Living faithfully to Yahweh within a world dominated by Roman rule inevitably raised profound social, political, and theological questions for first-century Jews. With the Persian and Greek empires now past and Rome firmly in power, many wondered whether they were once again living in a form of exile and whether continued foreign domination was the result of Israel’s sin. Questions arose concerning Roman emperor worship and the extent of honor or allegiance a pious Jew could rightly render to Caesar. The status of the temple was likewise a pressing concern: had it been defiled when Pompey, the Roman general who captured Jerusalem, entered its sacred precincts? How, then, were God’s covenant people to maintain religious purity and holiness under pagan rule? Others asked whether God would send a political, messianic deliverer who would lead His people in an eschatological struggle against the Roman kingdom of darkness.
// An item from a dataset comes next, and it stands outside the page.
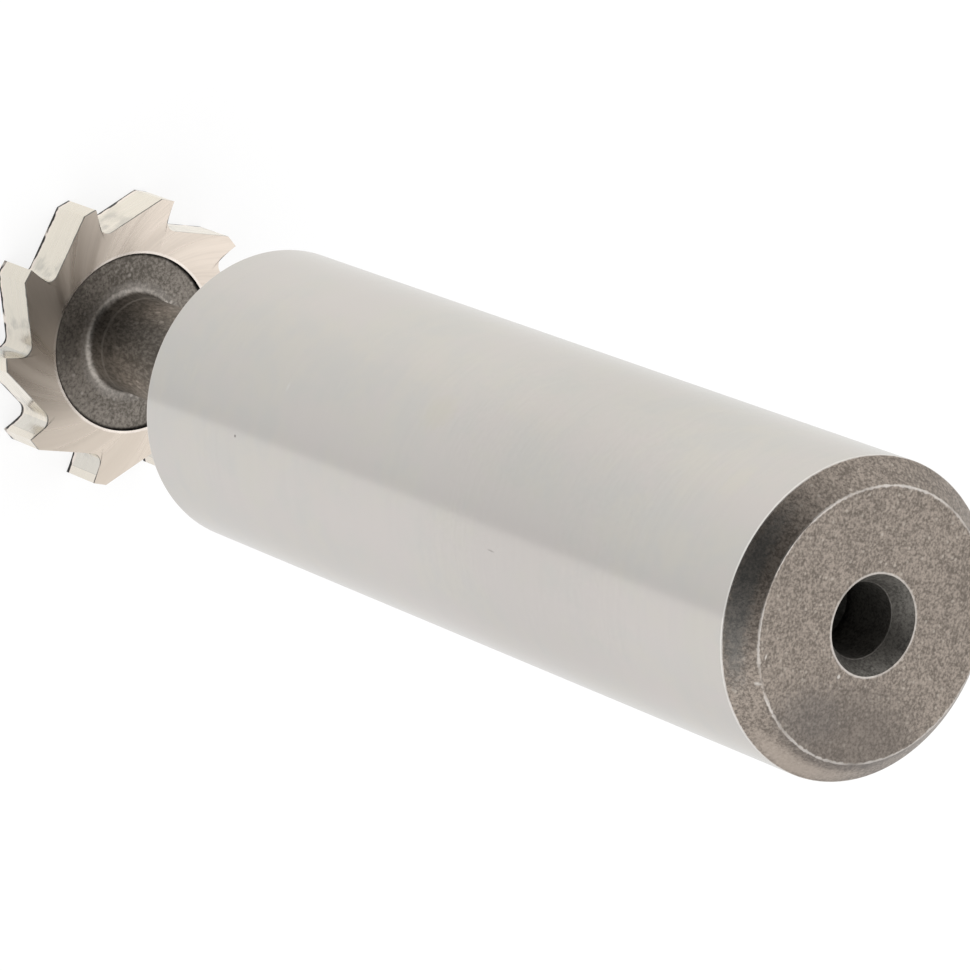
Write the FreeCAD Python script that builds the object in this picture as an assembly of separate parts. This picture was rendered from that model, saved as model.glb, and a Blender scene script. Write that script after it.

Such questions were undoubtedly widespread among first-century Jews, particularly in Jerusalem and the surrounding regions of greater Palestine, and they contributed to heightened expectations for divine intervention and deliverance. Jesus Christ was born between 6 BC and 4 BC, marking the end of the intertestamental period and the dawn of the age of fulfillment.
— WGN
Notes:
[1] Local synagogues arose first as exilic-era centers of Torah life, enabling pietistic movements like the Hasideans during the Antiochene crisis, from whom the Essenes withdrew in protest, the Pharisees organized communal Torah observance, and the Sadducees later consolidated temple-centered authority under the Hasmoneans.